LINEスタンプの画像は、「インターネットを通じてダウンロード可能な画像」そのものなので、誰がこのLINEスタンプを販売しているかという情報ではないということですね。
まとめると、キャラクターを商標として登録している場合、
不使用取消審判でせっかくの商標を取り消されないためには、次のことに注意する必要があります。
・登録商標と同一の画像(同じ表情&ポーズの画像)を使用しておく。
・登録商標が画像と文字のセットになっている場合(キャラクターのイラストと名前など)、セットで使用しておく。
・LINEスタンプの画像のうちの一枚に使用していても、販売元を示すような使い方ではないので、使用証拠とは認められない。

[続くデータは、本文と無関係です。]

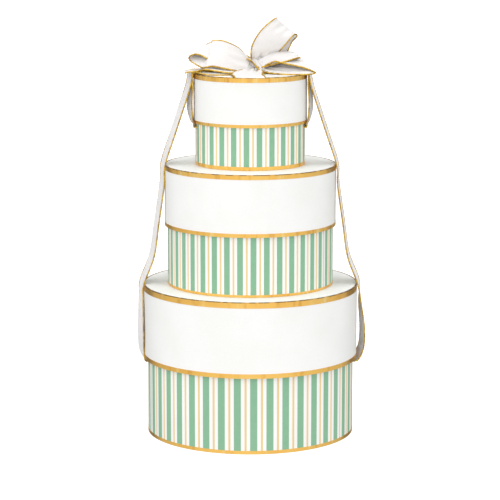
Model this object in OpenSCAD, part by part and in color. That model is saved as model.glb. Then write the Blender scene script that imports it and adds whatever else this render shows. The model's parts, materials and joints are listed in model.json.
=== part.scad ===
// Tower of three round, lidded hat boxes, tied together with a wide wired ribbon and a bow.
// The front is -Y, the right-hand side is +X, and the large box stands on z = 0.

/* [Large box] */
// Outside diameter of the large body
large_diameter = 268; // [240:1:300]
// Height of the large box with its lid on
large_height = 195; // [170:1:220]
// Depth of the large lid
large_lid_depth = 96.5; // [70:0.5:110]
// Thickness of the large box's board
large_board_t = 3; // [2:0.1:4]
// Air between the large body and its lid, all round
large_clearance = 1.2; // [0.6:0.1:2]
// Height of the gold trim round the large lid's top edge
large_top_trim_h = 7.3; // [4:0.1:10]
// Height of the gold trim round the large lid's lower edge
large_lower_trim_h = 5.7; // [3:0.1:8]
// Height of the gold trim round the large body's foot
large_foot_trim_h = 4.5; // [2.5:0.1:6]

/* [Medium box] */
// Outside diameter of the medium body
medium_diameter = 214; // [190:1:230]
// Height of the medium box with its lid on
medium_height = 155; // [130:1:170]
// Depth of the medium lid
medium_lid_depth = 78.5; // [60:0.5:90]
// Thickness of the medium box's board
medium_board_t = 2.2; // [1.5:0.1:3]
// Air between the medium body and its lid, all round
medium_clearance = 0.8; // [0.5:0.1:1.5]
// Height of the gold trim round the medium lid's top edge
medium_top_trim_h = 5.8; // [4:0.1:10]
// Height of the gold trim round the medium lid's lower edge
medium_lower_trim_h = 4.8; // [3:0.1:8]
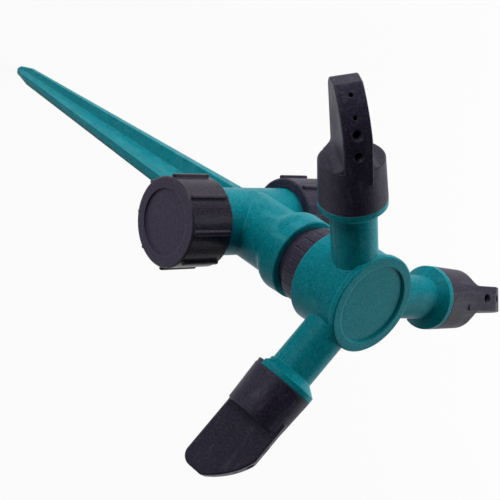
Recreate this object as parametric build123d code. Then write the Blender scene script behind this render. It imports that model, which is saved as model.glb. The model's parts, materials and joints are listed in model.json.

それぞれ基本的なことでもありますが、実際に審決例として出ていると、お客さんへの説得力がある気がします。
ちなみに、本件の本筋ではありませんが、
審決文を読む限り、LINEスタンプではスタンプのタイトルを英語と日本語で登録でき、被請求人が提出した売上レポートには、英語タイトル名である「nenneko」の方が記載されていたようです。
そして、審判官は日英タイトル双方を使用商標と認めているように見受けられます。
本件では、双方ともに登録商標に類似するものではなく、日本語タイトルの音訳がそのまま英語タイトルになっているので判断に差は出ていません。
販売ページを英語に切り替えない限り、スタンプの英語タイトルは表示されないので、もし仮に登録商標と同一の商標を英語タイトルだけに使用している場合に、日本における商標の使用と認められるかは注意しなければならないところだと思います。